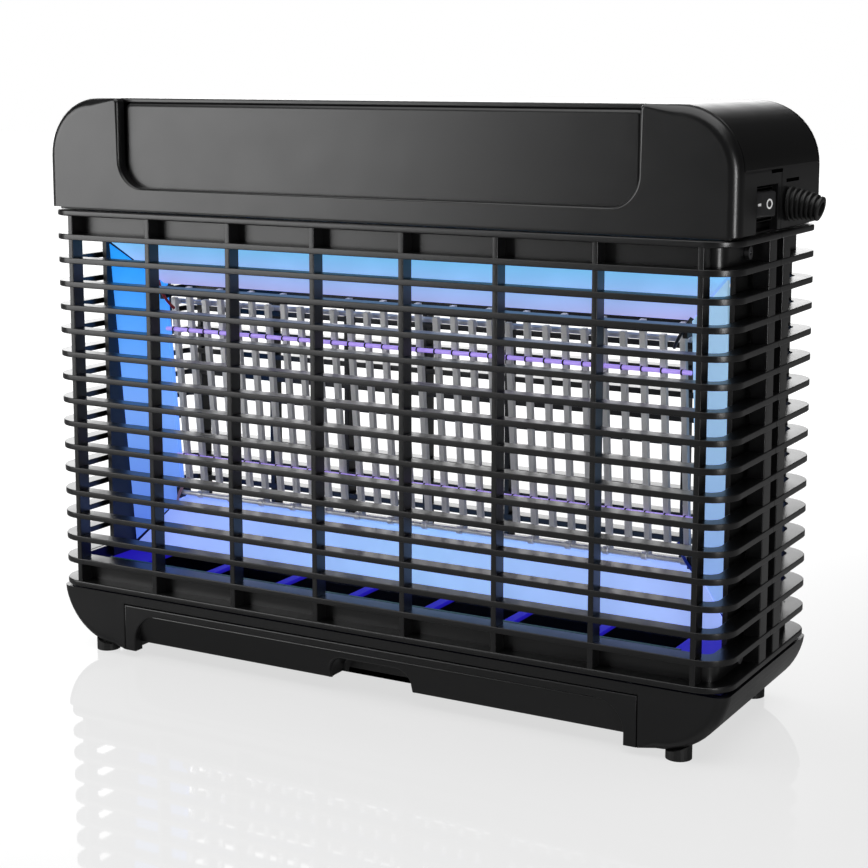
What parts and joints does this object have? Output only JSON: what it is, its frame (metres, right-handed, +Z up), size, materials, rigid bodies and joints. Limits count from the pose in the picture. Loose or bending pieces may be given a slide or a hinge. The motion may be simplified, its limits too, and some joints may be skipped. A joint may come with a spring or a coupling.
{
  "type": "electric bug zapper",
  "caption": "Upright electric insect killer with a caged lamp and bar grid, a rounded head with a side rocker switch, and a base with a pull-out collection tray.",
  "frame": {"origin": "bottom centre of the bounding box, at the level of the feet's undersides", "axes": "+X towards the side with the switch and the strain relief, -Y towards the front, +Z up"},
  "size_m": [0.3992, 0.12, 0.297],
  "materials": {
    "black_plastic": "satin black ABS with a fine moulded grain",
    "inner_plastic": "plain black plastic",
    "rocker_plastic": "smooth black plastic",
    "reflector": "smooth white reflector lit blue by the lamps",
    "insulator": "pale insulator lit violet",
    "rubber": "black moulded rubber",
    "steel": "plain steel",
    "grid_metal": "bright drawn metal",
    "circuit_board": "green board laminate",
    "copper_winding": "varnished winding tape",
    "capacitor_case": "brown dipped film capacitor"
  },
  "bodies": {
    "housing": {"front_grille": "black_plastic", "rear_grille": "black_plastic", "front_head_shell": "black_plastic", "rear_head_shell": "black_plastic", "head_lid": "black_plastic", "front_base_cover": "black_plastic", "rear_base_cover": "black_plastic", "base_pan": "black_plastic", "switch_body": "inner_plastic", "head_chassis": "inner_plastic", "terminal_block": "inner_plastic", "grid_top_rail": "inner_plastic", "left_end_plate": "inner_plastic", "right_end_plate": "inner_plastic", "drop_grate": "inner_plastic", "front_reflector_top": "reflector", "front_reflector_bottom": "reflector", "front_reflector_left": "reflector", "front_reflector_right": "reflector", "rear_reflector_top": "reflector", "rear_reflector_bottom": "reflector", "rear_reflector_left": "reflector", "rear_reflector_right": "reflector", "upper_left_insulator": "insulator", "upper_right_insulator": "insulator", "lower_left_insulator": "insulator", "lower_right_insulator": "insulator", "upper_spacer_rod": "insulator", "lower_spacer_rod": "insulator", "strain_relief_boot": "rubber", "front_left_foot": "rubber", "front_right_foot": "rubber", "rear_left_foot": "rubber", "rear_right_foot": "rubber", "step_up_transformer": "steel", "upper_left_screw": "steel", "upper_right_screw": "steel", "lower_left_screw": "steel", "lower_right_screw": "steel", "driver_board": "circuit_board", "upper_led_board": "circuit_board", "lower_led_board": "circuit_board", "transformer_winding": "copper_winding", "storage_capacitor": "capacitor_case", "grid_comb_live": "grid_metal", "grid_comb_return": "grid_metal"},
    "rocker": {"switch_rocker": "rocker_plastic"},
    "tray": {"collection_tray": "black_plastic"}
  },
  "joints": [
    {"name": "rocker_hinge", "type": "hinge", "parent": "housing", "child": "rocker", "pos_m": [0.17869, -0.021, 0.2525], "axis": [0, 0, 1], "range_deg": [0, 22]},
    {"name": "tray_slide", "type": "slide", "parent": "housing", "child": "tray", "axis": [0, -1, 0], "range_m": [0, 0.085]}
  ]
}
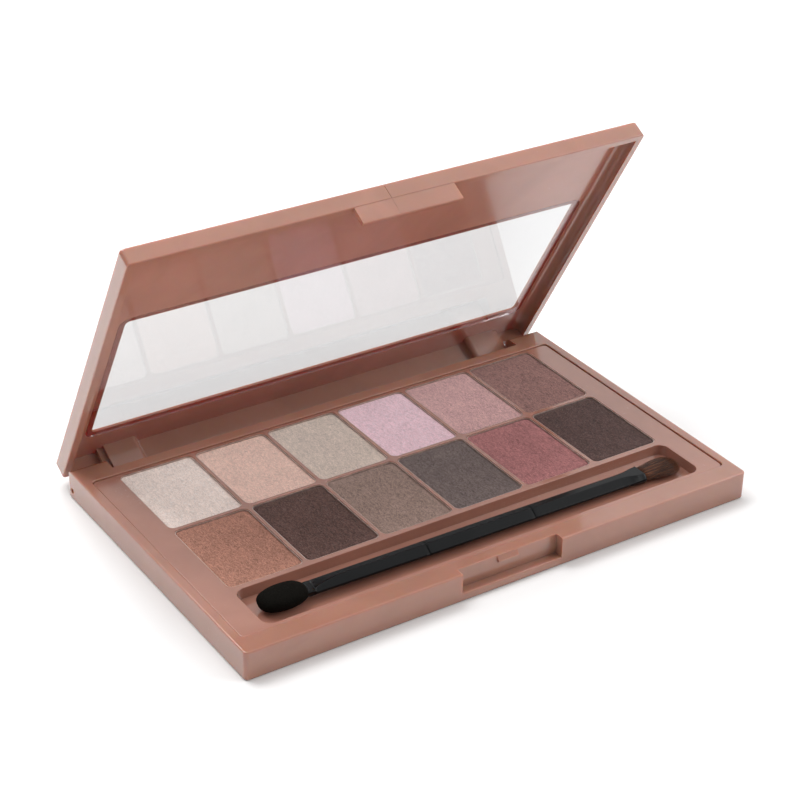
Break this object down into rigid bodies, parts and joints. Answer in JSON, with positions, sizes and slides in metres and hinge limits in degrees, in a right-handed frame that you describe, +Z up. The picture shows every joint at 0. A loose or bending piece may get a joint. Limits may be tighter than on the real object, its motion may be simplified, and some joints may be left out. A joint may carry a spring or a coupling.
{
  "type": "eyeshadow_palette",
  "caption": "Slim pressed eyeshadow palette with two rows of powder pans, a dual-ended sponge and brush applicator in its channel, and a hinged lid with a clear window",
  "frame": {"origin": "centre of the underside of the base", "axes": "+X along the palette's width to the right seen from the front, +Y from the catch at the front to the hinge at the rear, +Z up"},
  "size_m": [0.146, 0.0982, 0.0842],
  "materials": {
    "case_plastic": "gloss",
    "tray_plastic": "satin",
    "window_plastic": "gloss",
    "pan_metal": "satin",
    "pin_steel": "satin",
    "handle_plastic": "satin",
    "sponge_foam": "matte",
    "brush_hair": "matte",
    "shade_rear_1": "matte",
    "shade_rear_2": "matte",
    "shade_rear_3": "matte",
    "shade_rear_4": "matte",
    "shade_rear_5": "matte",
    "shade_rear_6": "matte",
    "shade_front_1": "matte",
    "shade_front_2": "matte",
    "shade_front_3": "matte",
    "shade_front_4": "matte",
    "shade_front_5": "matte",
    "shade_front_6": "matte"
  },
  "bodies": {
    "base": {"base_shell": "case_plastic", "insert_tray": "tray_plastic", "pan_rear_1": "pan_metal", "pan_rear_2": "pan_metal", "pan_rear_3": "pan_metal", "pan_rear_4": "pan_metal", "pan_rear_5": "pan_metal", "pan_rear_6": "pan_metal", "pan_front_1": "pan_metal", "pan_front_2": "pan_metal", "pan_front_3": "pan_metal", "pan_front_4": "pan_metal", "pan_front_5": "pan_metal", "pan_front_6": "pan_metal", "powder_rear_1": "shade_rear_1", "powder_rear_2": "shade_rear_2", "powder_rear_3": "shade_rear_3", "powder_rear_4": "shade_rear_4", "powder_rear_5": "shade_rear_5", "powder_rear_6": "shade_rear_6", "powder_front_1": "shade_front_1", "powder_front_2": "shade_front_2", "powder_front_3": "shade_front_3", "powder_front_4": "shade_front_4", "powder_front_5": "shade_front_5", "powder_front_6": "shade_front_6", "hinge_pin_left": "pin_steel", "hinge_pin_right": "pin_steel"},
    "lid": {"lid_frame": "case_plastic", "window_sheet": "window_plastic"},
    "applicator": {"applicator_sleeve": "handle_plastic", "sponge_stem": "handle_plastic", "brush_stem": "handle_plastic", "sponge_tip": "sponge_foam", "brush_tuft": "brush_hair"}
  },
  "joints": [
    {"name": "lid_hinge", "type": "hinge", "parent": "base", "child": "lid", "pos_m": [0, 0.043, 0.0025], "axis": [-1, 0, 0], "range_deg": [-60.5, 29.5]},
    {"name": "applicator_lift", "type": "slide", "parent": "base", "child": "applicator", "axis": [0, 0, 1], "range_m": [0, 0.04]}
  ]
}
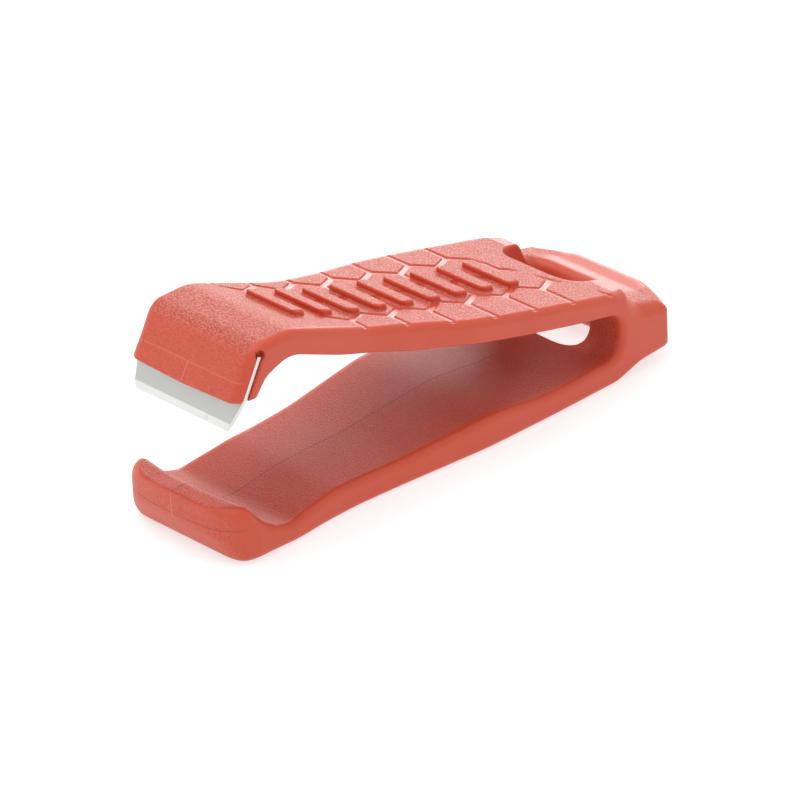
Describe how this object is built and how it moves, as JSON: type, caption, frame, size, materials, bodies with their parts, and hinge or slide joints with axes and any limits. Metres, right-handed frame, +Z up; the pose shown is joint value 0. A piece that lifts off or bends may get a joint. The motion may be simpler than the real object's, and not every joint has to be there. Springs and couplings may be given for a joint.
{
  "type": "line nipper",
  "caption": "Sprung tweezer-shaped line nipper: moulded body with honeycomb grip, steel blade in the upper jaw, anvil lip below and a lanyard slot at the rear.",
  "frame": {"origin": "middle of the nipper's box, on the surface that the lower lever lies on", "axes": "+X from the jaws to the lanyard bar, +Y across the nipper, +Z up from the lower lever to the upper"},
  "size_m": [0.063, 0.02, 0.0227],
  "materials": {
    "moulding": "moulded glass-filled nylon, satin sides and fine spark-eroded grain on the faces",
    "blade_steel": "stainless strip, ground bright along the cutting edge"
  },
  "bodies": {
    "lower_body": {"lower_lever": "moulding", "spring_bow": "moulding"},
    "upper_body": {"upper_lever": "moulding", "blade": "blade_steel"}
  },
  "joints": [
    {"name": "squeeze", "type": "hinge", "parent": "lower_body", "child": "upper_body", "pos_m": [0.02, 0, 0.0053], "axis": [0, -1, 0], "range_deg": [0, 9.7], "stiffness_Nm_per_rad": 1.5}
  ]
}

──────────

* _Written task_
Each line of the material should be echoed exactly.

* _Exercise response_
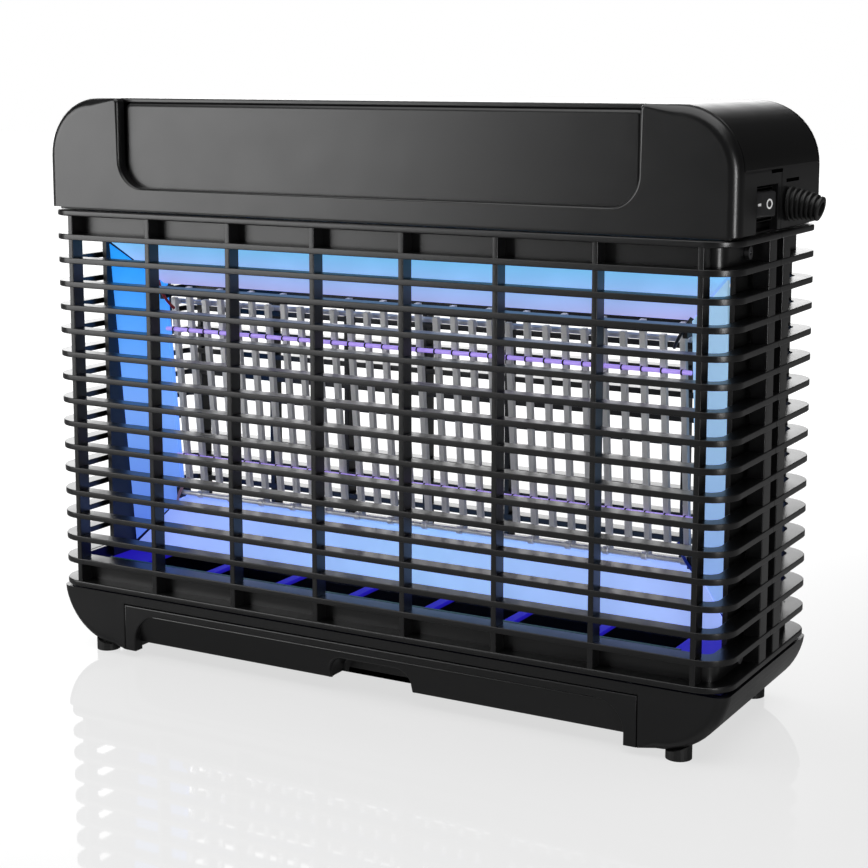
What parts and joints does this object have? Output only JSON: what it is, its frame (metres, right-handed, +Z up), size, materials, rigid bodies and joints. Limits count from the pose in the picture. Loose or bending pieces may be given a slide or a hinge. The motion may be simplified, its limits too, and some joints may be skipped. A joint may come with a spring or a coupling.
{
  "type": "electric bug zapper",
  "caption": "Upright electric insect killer with a caged lamp and bar grid, a rounded head with a side rocker switch, and a base with a pull-out collection tray.",
  "frame": {"origin": "bottom centre of the bounding box, at the level of the feet's undersides", "axes": "+X towards the side with the switch and the strain relief, -Y towards the front, +Z up"},
  "size_m": [0.3992, 0.12, 0.297],
  "materials": {
    "black_plastic": "satin black ABS with a fine moulded grain",
    "inner_plastic": "plain black plastic",
    "rocker_plastic": "smooth black plastic",
    "reflector": "smooth white reflector lit blue by the lamps",
    "insulator": "pale insulator lit violet",
    "rubber": "black moulded rubber",
    "steel": "plain steel",
    "grid_metal": "bright drawn metal",
    "circuit_board": "green board laminate",
    "copper_winding": "varnished winding tape",
    "capacitor_case": "brown dipped film capacitor"
  },
  "bodies": {
    "housing": {"front_grille": "black_plastic", "rear_grille": "black_plastic", "front_head_shell": "black_plastic", "rear_head_shell": "black_plastic", "head_lid": "black_plastic", "front_base_cover": "black_plastic", "rear_base_cover": "black_plastic", "base_pan": "black_plastic", "switch_body": "inner_plastic", "head_chassis": "inner_plastic", "terminal_block": "inner_plastic", "grid_top_rail": "inner_plastic", "left_end_plate": "inner_plastic", "right_end_plate": "inner_plastic", "drop_grate": "inner_plastic", "front_reflector_top": "reflector", "front_reflector_bottom": "reflector", "front_reflector_left": "reflector", "front_reflector_right": "reflector", "rear_reflector_top": "reflector", "rear_reflector_bottom": "reflector", "rear_reflector_left": "reflector", "rear_reflector_right": "reflector", "upper_left_insulator": "insulator", "upper_right_insulator": "insulator", "lower_left_insulator": "insulator", "lower_right_insulator": "insulator", "upper_spacer_rod": "insulator", "lower_spacer_rod": "insulator", "strain_relief_boot": "rubber", "front_left_foot": "rubber", "front_right_foot": "rubber", "rear_left_foot": "rubber", "rear_right_foot": "rubber", "step_up_transformer": "steel", "upper_left_screw": "steel", "upper_right_screw": "steel", "lower_left_screw": "steel", "lower_right_screw": "steel", "driver_board": "circuit_board", "upper_led_board": "circuit_board", "lower_led_board": "circuit_board", "transformer_winding": "copper_winding", "storage_capacitor": "capacitor_case", "grid_comb_live": "grid_metal", "grid_comb_return": "grid_metal"},
    "rocker": {"switch_rocker": "rocker_plastic"},
    "tray": {"collection_tray": "black_plastic"}
  },
  "joints": [
    {"name": "rocker_hinge", "type": "hinge", "parent": "housing", "child": "rocker", "pos_m": [0.17869, -0.021, 0.2525], "axis": [0, 0, 1], "range_deg": [0, 22]},
    {"name": "tray_slide", "type": "slide", "parent": "housing", "child": "tray", "axis": [0, -1, 0], "range_m": [0, 0.085]}
  ]
}
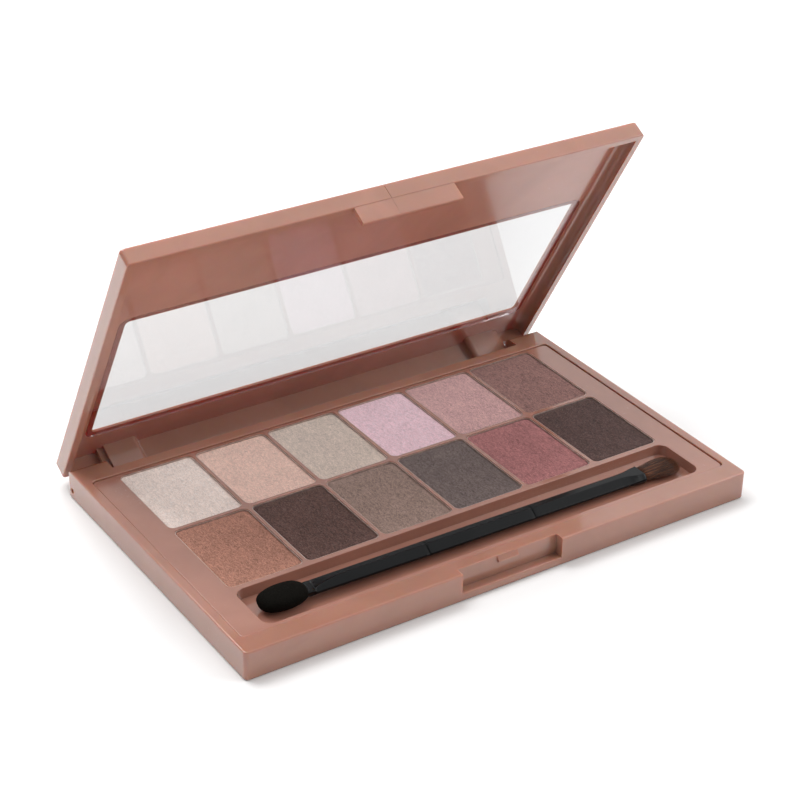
Break this object down into rigid bodies, parts and joints. Answer in JSON, with positions, sizes and slides in metres and hinge limits in degrees, in a right-handed frame that you describe, +Z up. The picture shows every joint at 0. A loose or bending piece may get a joint. Limits may be tighter than on the real object, its motion may be simplified, and some joints may be left out. A joint may carry a spring or a coupling.
{
  "type": "eyeshadow_palette",
  "caption": "Slim pressed eyeshadow palette with two rows of powder pans, a dual-ended sponge and brush applicator in its channel, and a hinged lid with a clear window",
  "frame": {"origin": "centre of the underside of the base", "axes": "+X along the palette's width to the right seen from the front, +Y from the catch at the front to the hinge at the rear, +Z up"},
  "size_m": [0.146, 0.0982, 0.0842],
  "materials": {
    "case_plastic": "gloss",
    "tray_plastic": "satin",
    "window_plastic": "gloss",
    "pan_metal": "satin",
    "pin_steel": "satin",
    "handle_plastic": "satin",
    "sponge_foam": "matte",
    "brush_hair": "matte",
    "shade_rear_1": "matte",
    "shade_rear_2": "matte",
    "shade_rear_3": "matte",
    "shade_rear_4": "matte",
    "shade_rear_5": "matte",
    "shade_rear_6": "matte",
    "shade_front_1": "matte",
    "shade_front_2": "matte",
    "shade_front_3": "matte",
    "shade_front_4": "matte",
    "shade_front_5": "matte",
    "shade_front_6": "matte"
  },
  "bodies": {
    "base": {"base_shell": "case_plastic", "insert_tray": "tray_plastic", "pan_rear_1": "pan_metal", "pan_rear_2": "pan_metal", "pan_rear_3": "pan_metal", "pan_rear_4": "pan_metal", "pan_rear_5": "pan_metal", "pan_rear_6": "pan_metal", "pan_front_1": "pan_metal", "pan_front_2": "pan_metal", "pan_front_3": "pan_metal", "pan_front_4": "pan_metal", "pan_front_5": "pan_metal", "pan_front_6": "pan_metal", "powder_rear_1": "shade_rear_1", "powder_rear_2": "shade_rear_2", "powder_rear_3": "shade_rear_3", "powder_rear_4": "shade_rear_4", "powder_rear_5": "shade_rear_5", "powder_rear_6": "shade_rear_6", "powder_front_1": "shade_front_1", "powder_front_2": "shade_front_2", "powder_front_3": "shade_front_3", "powder_front_4": "shade_front_4", "powder_front_5": "shade_front_5", "powder_front_6": "shade_front_6", "hinge_pin_left": "pin_steel", "hinge_pin_right": "pin_steel"},
    "lid": {"lid_frame": "case_plastic", "window_sheet": "window_plastic"},
    "applicator": {"applicator_sleeve": "handle_plastic", "sponge_stem": "handle_plastic", "brush_stem": "handle_plastic", "sponge_tip": "sponge_foam", "brush_tuft": "brush_hair"}
  },
  "joints": [
    {"name": "lid_hinge", "type": "hinge", "parent": "base", "child": "lid", "pos_m": [0, 0.043, 0.0025], "axis": [-1, 0, 0], "range_deg": [-60.5, 29.5]},
    {"name": "applicator_lift", "type": "slide", "parent": "base", "child": "applicator", "axis": [0, 0, 1], "range_m": [0, 0.04]}
  ]
}
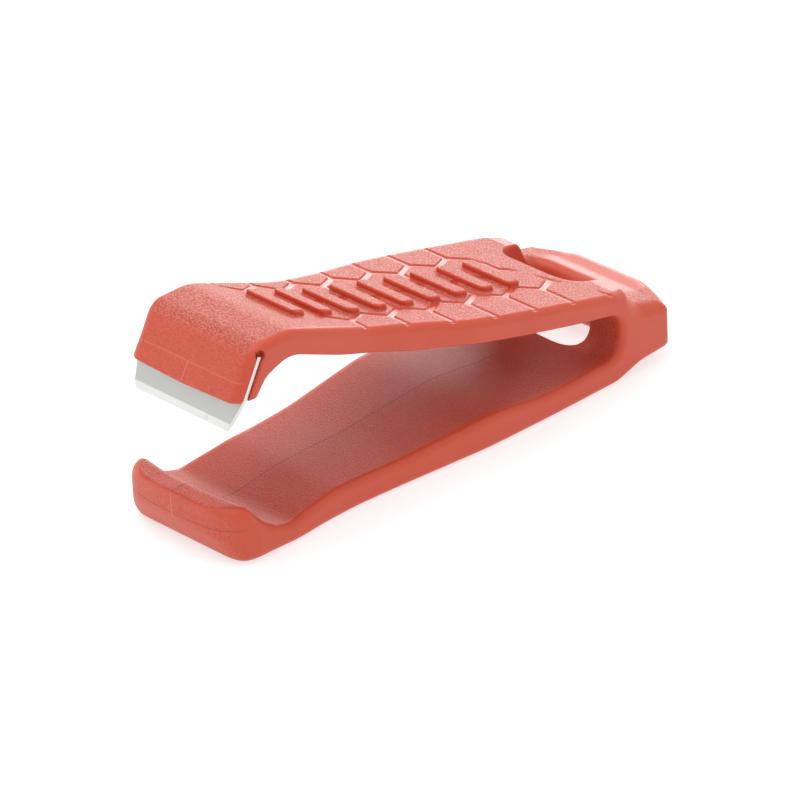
Describe how this object is built and how it moves, as JSON: type, caption, frame, size, materials, bodies with their parts, and hinge or slide joints with axes and any limits. Metres, right-handed frame, +Z up; the pose shown is joint value 0. A piece that lifts off or bends may get a joint. The motion may be simpler than the real object's, and not every joint has to be there. Springs and couplings may be given for a joint.
{
  "type": "line nipper",
  "caption": "Sprung tweezer-shaped line nipper: moulded body with honeycomb grip, steel blade in the upper jaw, anvil lip below and a lanyard slot at the rear.",
  "frame": {"origin": "middle of the nipper's box, on the surface that the lower lever lies on", "axes": "+X from the jaws to the lanyard bar, +Y across the nipper, +Z up from the lower lever to the upper"},
  "size_m": [0.063, 0.02, 0.0227],
  "materials": {
    "moulding": "moulded glass-filled nylon, satin sides and fine spark-eroded grain on the faces",
    "blade_steel": "stainless strip, ground bright along the cutting edge"
  },
  "bodies": {
    "lower_body": {"lower_lever": "moulding", "spring_bow": "moulding"},
    "upper_body": {"upper_lever": "moulding", "blade": "blade_steel"}
  },
  "joints": [
    {"name": "squeeze", "type": "hinge", "parent": "lower_body", "child": "upper_body", "pos_m": [0.02, 0, 0.0053], "axis": [0, -1, 0], "range_deg": [0, 9.7], "stiffness_Nm_per_rad": 1.5}
  ]
}